Reviews

No One Knows

Michael Hayward

No one but George Bowering knows how much of No One (ECW Press) is based on actual autobiographical events and how much of it is simply self-indulgent twaddle. If I were forced to hazard a guess, I’d say that 7:3 was a reasonable estimate. No One is billed by the publisher as “The sequel to the sequel of Pinboy” (the 212 memoir which Geist reviewer Jill Mandrake suggested might be “George Bowering’s most provocative work”). No One is a series of late-in-life reminiscences told by a wandering painter/poet with a bit of a Kirk Douglas fixation who recounts his repeated attempts (à la Ulysses/Odysseus) to return “home” from his wanderings to some kind of shimmering Ithaca-substitute, where a long-suffering Penelope-like partner awaits. In having his narrator describe his literary/sexual misadventures, it feels at times as if Bowering strains to provoke. And you have to admit that it’s a convenient cover: take an unreliable narrator (“there is the possibility that I am making this all up.
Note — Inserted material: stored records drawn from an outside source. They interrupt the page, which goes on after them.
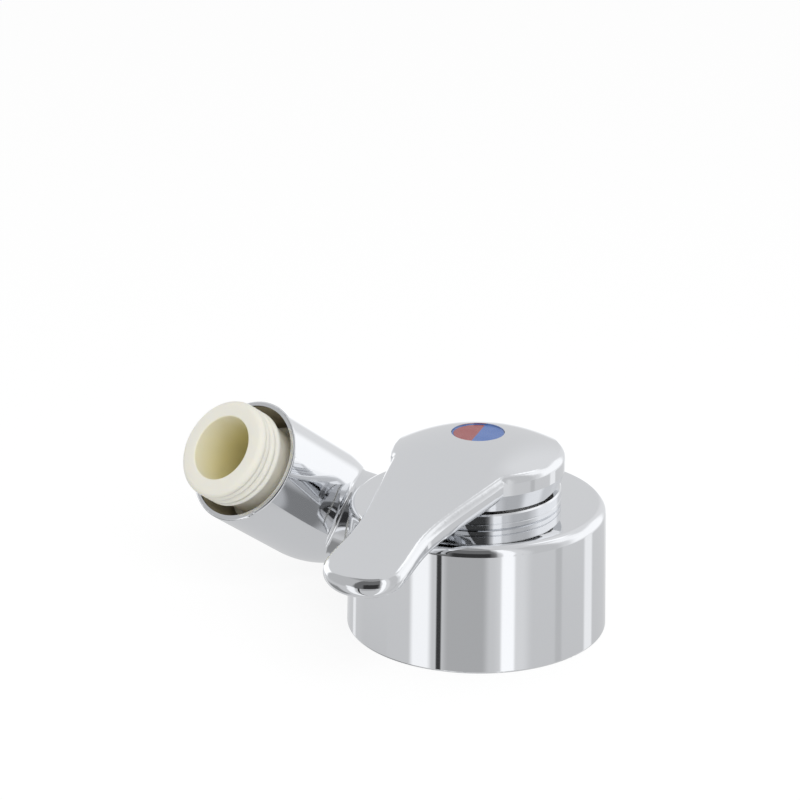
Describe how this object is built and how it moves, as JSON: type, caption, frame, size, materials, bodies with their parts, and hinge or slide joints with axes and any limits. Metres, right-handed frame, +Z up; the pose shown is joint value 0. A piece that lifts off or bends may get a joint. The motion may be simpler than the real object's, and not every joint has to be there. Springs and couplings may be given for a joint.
{
  "type": "low single-lever mixer with side elbow outlet",
  "caption": "Low chromed mixer: a drum body, a waisted lever handle with a hot and cold mark, and a side elbow that folds and holds a threaded plastic outlet nipple.",
  "frame": {"origin": "centre of the base face, on the body's axis", "axes": "+Z up along the body's axis, +X the way the outlet faces in plan, with the elbow on the -Y side"},
  "size_m": [0.0754, 0.0825, 0.0426],
  "materials": {
    "chrome": "polished chrome plate",
    "brass": "machined",
    "steel": "machined stainless steel",
    "rubber": "moulded, matt",
    "white_plastic": "moulded, satin",
    "ivory_plastic": "moulded acetal, slightly translucent",
    "ceramic": "ground and lapped ceramic",
    "blue_plastic": "moulded, glossy",
    "red_plastic": "moulded, glossy"
  },
  "bodies": {
    "body": {"mixer_body": "chrome", "base_gasket": "rubber", "outlet_stop_screw": "steel", "cover_ring": "chrome", "cartridge_nut": "brass", "cartridge_housing": "white_plastic", "housing_ring": "rubber", "cartridge_base": "white_plastic", "port_seals": "rubber", "fixed_disc": "ceramic", "swivel_washer": "white_plastic"},
    "outlet": {"outlet_elbow": "chrome", "spigot_ring_outer": "rubber", "spigot_ring_inner": "rubber", "outlet_nipple": "ivory_plastic", "nipple_seal": "rubber"},
    "rotor": {"cartridge_rotor": "white_plastic", "pivot_pin": "steel"},
    "lever": {"lever_spindle": "steel", "handle": "chrome", "handle_screw": "steel", "indicator_plug": "blue_plastic", "red_inlay": "red_plastic"},
    "disc": {"disc_carrier": "white_plastic", "moving_disc": "ceramic"}
  },
  "joints": [
    {"name": "outlet_fold", "type": "hinge", "parent": "body", "child": "outlet", "pos_m": [0, -0.0268, 0.0125], "axis": [0, -1, 0], "range_deg": [-26, 54]},
    {"name": "handle_turn", "type": "hinge", "parent": "body", "child": "rotor", "pos_m": [0, 0, 0.017], "axis": [0, 0, 1], "range_deg": [-45, 45]},
    {"name": "handle_lift", "type": "hinge", "parent": "rotor", "child": "lever", "pos_m": [0, 0, 0.017], "axis": [0.225, -0.9744, 0], "range_deg": [0, 16]},
    {"name": "disc_slide", "type": "slide", "parent": "rotor", "child": "disc", "axis": [0.9744, 0.225, 0], "range_m": [0, 0.00101]}
  ],
  "couplings": [
    {"joint": "disc_slide", "follows": "handle_lift", "m_per_rad": 0.0036}
  ]
}
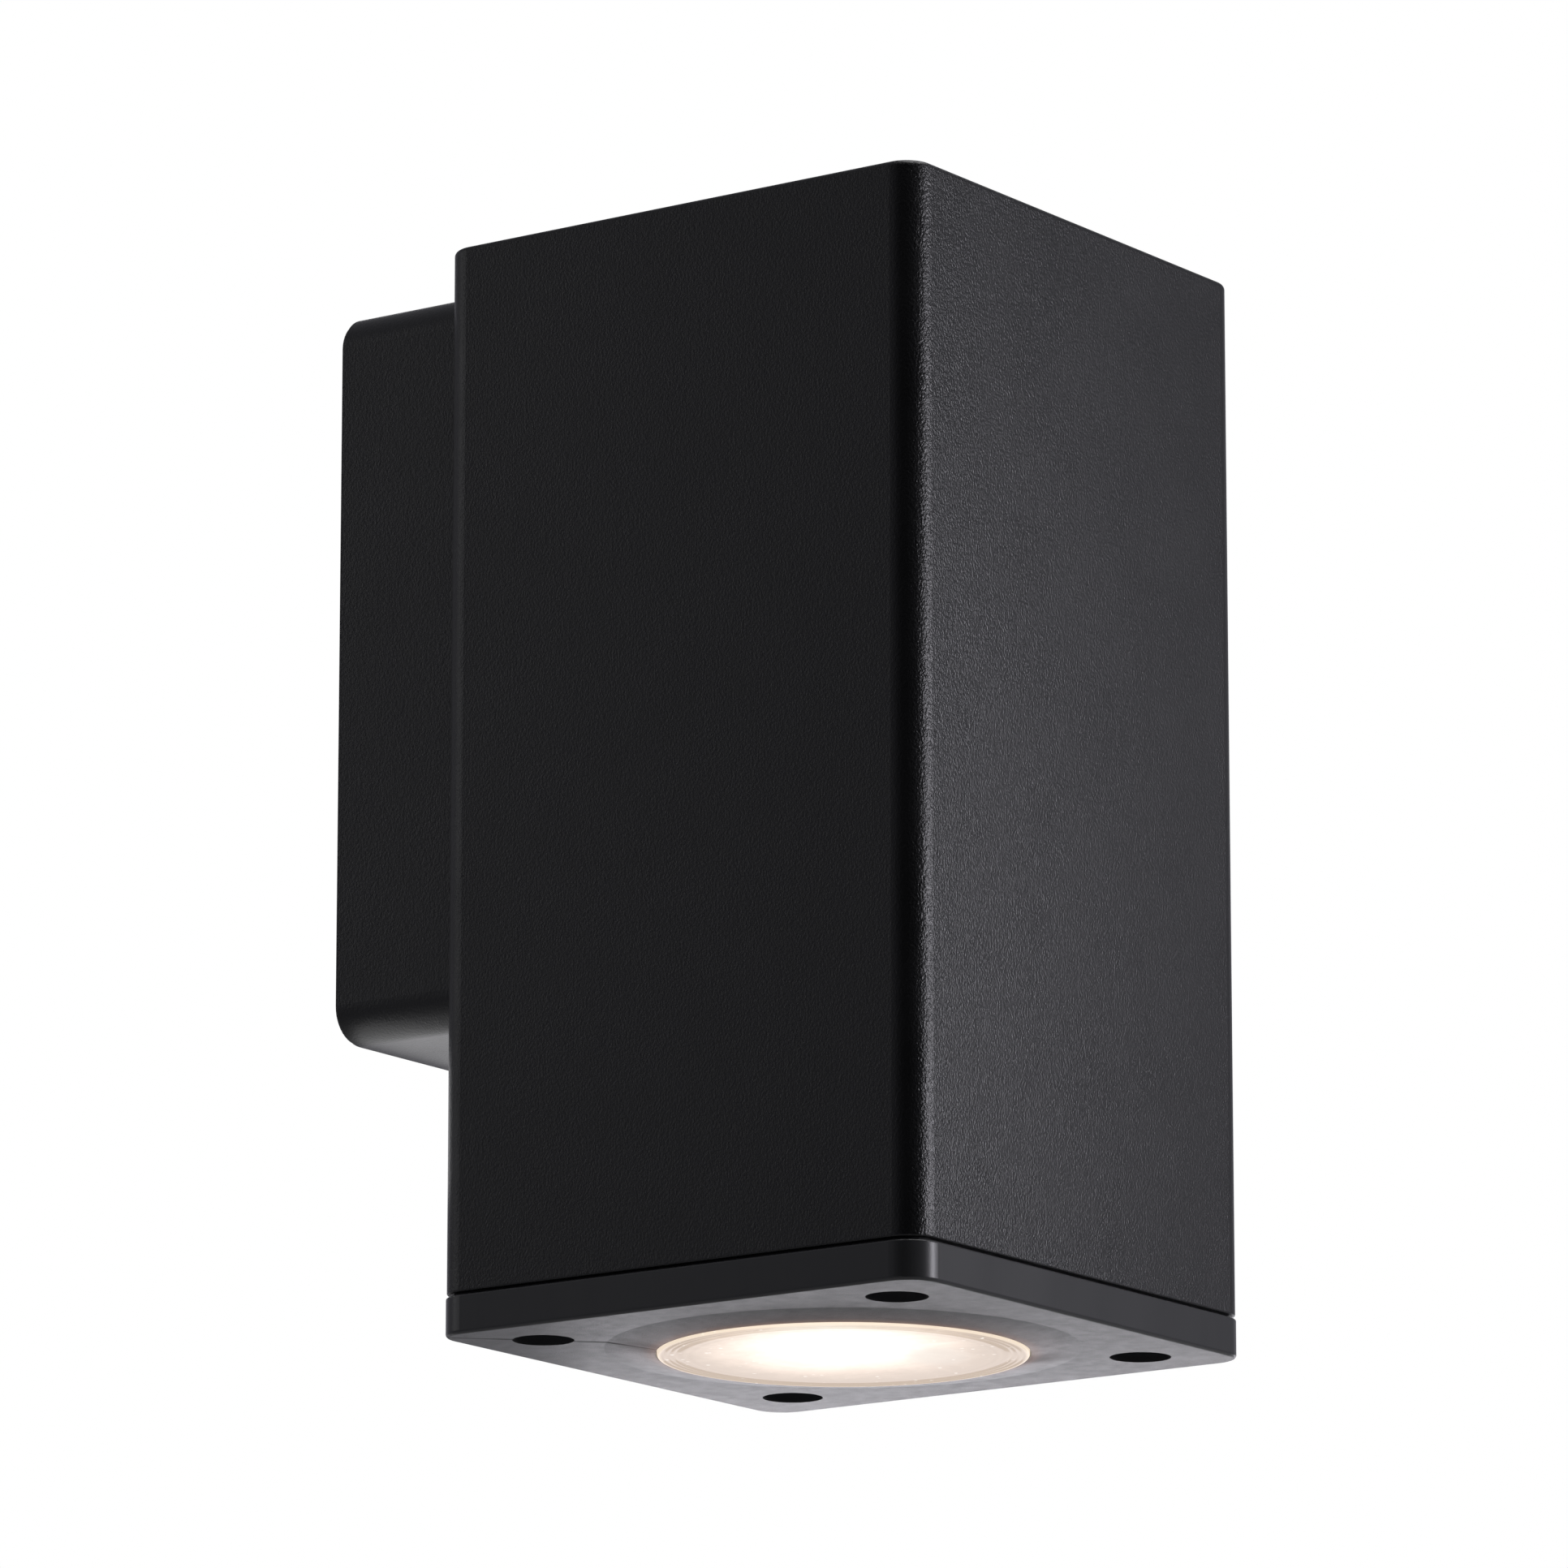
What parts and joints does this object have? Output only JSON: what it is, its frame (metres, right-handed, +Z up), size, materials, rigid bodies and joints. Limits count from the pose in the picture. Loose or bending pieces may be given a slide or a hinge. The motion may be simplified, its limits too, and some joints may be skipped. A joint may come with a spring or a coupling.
{
  "type": "outdoor wall lantern",
  "caption": "Square anthracite wall lantern on a shallow wall box, with a round glowing lens in its underside, socket screws at the corners and a twist-lock lamp inside.",
  "frame": {"origin": "centre of the mounting plate's back face, on the wall", "axes": "+Z up, +Y into the wall, so the front faces -Y, +X to the right as seen from the front"},
  "size_m": [0.0786, 0.1016, 0.151],
  "materials": {
    "powder_coat": "anthracite powder coat on die-cast aluminium, fine orange peel, satin",
    "black_steel": "black oxide steel, satin",
    "zinc_steel": "bright zinc-plated steel",
    "lens_glass": "clear tempered glass, lit warm from behind",
    "silicone_seal": "matte silicone",
    "foam_seal": "closed-cell foam, matte",
    "lamp_body": "satin",
    "lamp_optic": "frosted optic, lit",
    "board": "white solder mask on aluminium",
    "driver": "matte",
    "phosphor": "satin",
    "pin_metal": "nickel plated",
    "porcelain": "unglazed steatite",
    "brass": "satin",
    "tinned_copper": "tinned",
    "terminal_plastic": "matte polyamide",
    "brown_lead": "silicone insulation",
    "blue_lead": "silicone insulation",
    "green_yellow_lead": "silicone insulation, green with a yellow stripe"
  },
  "bodies": {
    "wall_plate": {"mounting_plate": "zinc_steel"},
    "luminaire": {"housing": "powder_coat", "wall_box": "powder_coat", "joint_gasket": "silicone_seal", "wall_gasket": "foam_seal", "joint_screws": "zinc_steel", "locking_screws": "black_steel", "neck_grommet": "silicone_seal", "terminal_block": "terminal_plastic", "terminal_inserts": "brass", "terminal_screws": "zinc_steel", "terminal_fixing_screw": "zinc_steel", "earth_tag": "tinned_copper", "earth_screw": "zinc_steel", "live_lead": "brown_lead", "neutral_lead": "blue_lead", "earth_lead": "green_yellow_lead", "lamp_holder": "porcelain", "holder_contacts": "brass", "holder_bracket": "zinc_steel", "holder_screws": "zinc_steel", "bracket_screws": "zinc_steel"},
    "bezel_cover": {"bezel": "powder_coat", "bezel_gasket": "silicone_seal", "lens": "lens_glass", "lens_gasket": "silicone_seal", "lens_retainer": "zinc_steel", "retainer_screws": "zinc_steel", "bezel_screws": "black_steel"},
    "lamp": {"lamp_shell": "lamp_body", "lamp_base": "lamp_body", "lamp_optic": "lamp_optic", "led_board": "board", "led_chips": "phosphor", "lamp_driver": "driver", "lamp_pins": "pin_metal"}
  },
  "joints": [
    {"name": "luminaire_off_wall", "type": "slide", "parent": "wall_plate", "child": "luminaire", "axis": [0, -1, 0], "range_m": [0, 0.05]},
    {"name": "bezel_removal", "type": "slide", "parent": "luminaire", "child": "bezel_cover", "axis": [0, 0, -1], "range_m": [0, 0.06]},
    {"name": "lamp_twist", "type": "hinge", "parent": "luminaire", "child": "lamp", "pos_m": [0, -0.0624, -0.0355], "axis": [0, 0, -1], "range_deg": [0, 25]}
  ]
}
Or some of it”), add a few coy bits of post-modernist self-reference (“If we were fictional, the reader or viewer might feel as if he were reading or looking at pornography”), sprinkle a light dusting of classical and contemporary literary references over a (semi)autobiographical foundation, and you’ve got a useful foil against any accusations of objectification of women/bad taste. At times No One reads as if it had been typed with one hand, while the other hand was otherwise occupied: reviving and embellishing fond memories of previous liaisons and/or sexual fantasies. Will there be a further sequel to the sequel of Pinboy? No one knows.